**WHAT IS NEEDED**
Show every line containing "bodies" by copying it.

**DATA LINES**

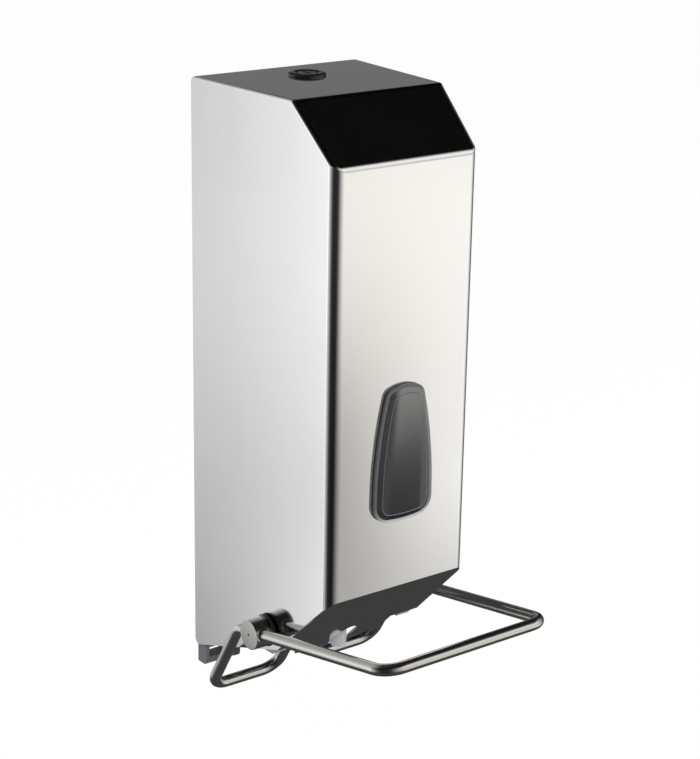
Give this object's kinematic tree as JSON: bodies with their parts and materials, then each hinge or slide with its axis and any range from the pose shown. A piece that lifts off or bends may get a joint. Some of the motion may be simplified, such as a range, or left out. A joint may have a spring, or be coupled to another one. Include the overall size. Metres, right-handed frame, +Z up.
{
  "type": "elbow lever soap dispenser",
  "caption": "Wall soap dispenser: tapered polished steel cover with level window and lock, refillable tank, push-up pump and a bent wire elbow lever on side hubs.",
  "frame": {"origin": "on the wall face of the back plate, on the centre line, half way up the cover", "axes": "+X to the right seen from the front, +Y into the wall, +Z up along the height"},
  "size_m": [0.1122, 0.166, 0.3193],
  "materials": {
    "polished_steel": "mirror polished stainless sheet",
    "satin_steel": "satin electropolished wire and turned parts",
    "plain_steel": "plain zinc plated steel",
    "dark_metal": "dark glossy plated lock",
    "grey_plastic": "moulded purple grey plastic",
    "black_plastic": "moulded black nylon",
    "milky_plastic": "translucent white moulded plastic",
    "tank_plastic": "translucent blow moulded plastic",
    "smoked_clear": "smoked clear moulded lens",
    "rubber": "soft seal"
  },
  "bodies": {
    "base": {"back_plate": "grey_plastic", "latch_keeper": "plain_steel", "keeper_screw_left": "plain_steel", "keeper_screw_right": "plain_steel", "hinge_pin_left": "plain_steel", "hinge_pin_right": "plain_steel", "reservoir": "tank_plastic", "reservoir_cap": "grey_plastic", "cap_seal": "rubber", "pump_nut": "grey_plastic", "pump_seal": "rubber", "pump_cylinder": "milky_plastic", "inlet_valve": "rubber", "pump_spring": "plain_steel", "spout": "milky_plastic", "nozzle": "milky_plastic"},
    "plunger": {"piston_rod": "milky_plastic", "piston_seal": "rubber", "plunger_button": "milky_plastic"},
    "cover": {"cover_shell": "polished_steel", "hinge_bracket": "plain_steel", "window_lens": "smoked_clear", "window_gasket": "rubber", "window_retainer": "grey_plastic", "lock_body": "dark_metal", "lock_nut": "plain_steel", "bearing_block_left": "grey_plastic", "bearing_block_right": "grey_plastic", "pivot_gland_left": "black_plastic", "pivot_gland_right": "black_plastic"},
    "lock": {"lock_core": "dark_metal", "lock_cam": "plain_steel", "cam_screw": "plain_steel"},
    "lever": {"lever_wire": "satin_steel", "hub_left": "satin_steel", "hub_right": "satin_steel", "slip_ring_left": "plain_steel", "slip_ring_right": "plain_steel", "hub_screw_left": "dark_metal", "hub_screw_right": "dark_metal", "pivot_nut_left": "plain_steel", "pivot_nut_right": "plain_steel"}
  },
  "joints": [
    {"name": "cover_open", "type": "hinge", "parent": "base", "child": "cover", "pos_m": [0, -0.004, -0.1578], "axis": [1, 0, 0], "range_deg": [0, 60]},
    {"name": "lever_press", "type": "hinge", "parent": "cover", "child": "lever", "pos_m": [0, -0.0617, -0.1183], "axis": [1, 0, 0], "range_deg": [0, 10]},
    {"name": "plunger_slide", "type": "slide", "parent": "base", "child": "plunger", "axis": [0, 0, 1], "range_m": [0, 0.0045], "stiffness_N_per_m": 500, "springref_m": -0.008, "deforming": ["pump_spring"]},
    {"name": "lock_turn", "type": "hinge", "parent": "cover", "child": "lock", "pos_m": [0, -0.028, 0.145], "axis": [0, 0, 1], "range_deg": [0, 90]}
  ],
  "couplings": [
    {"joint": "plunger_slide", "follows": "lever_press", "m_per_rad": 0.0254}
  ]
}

**RIGHT ANSWER**
Give this object's kinematic tree as JSON: bodies with their parts and materials, then each hinge or slide with its axis and any range from the pose shown. A piece that lifts off or bends may get a joint. Some of the motion may be simplified, such as a range, or left out. A joint may have a spring, or be coupled to another one. Include the overall size. Metres, right-handed frame, +Z up.
  "bodies": {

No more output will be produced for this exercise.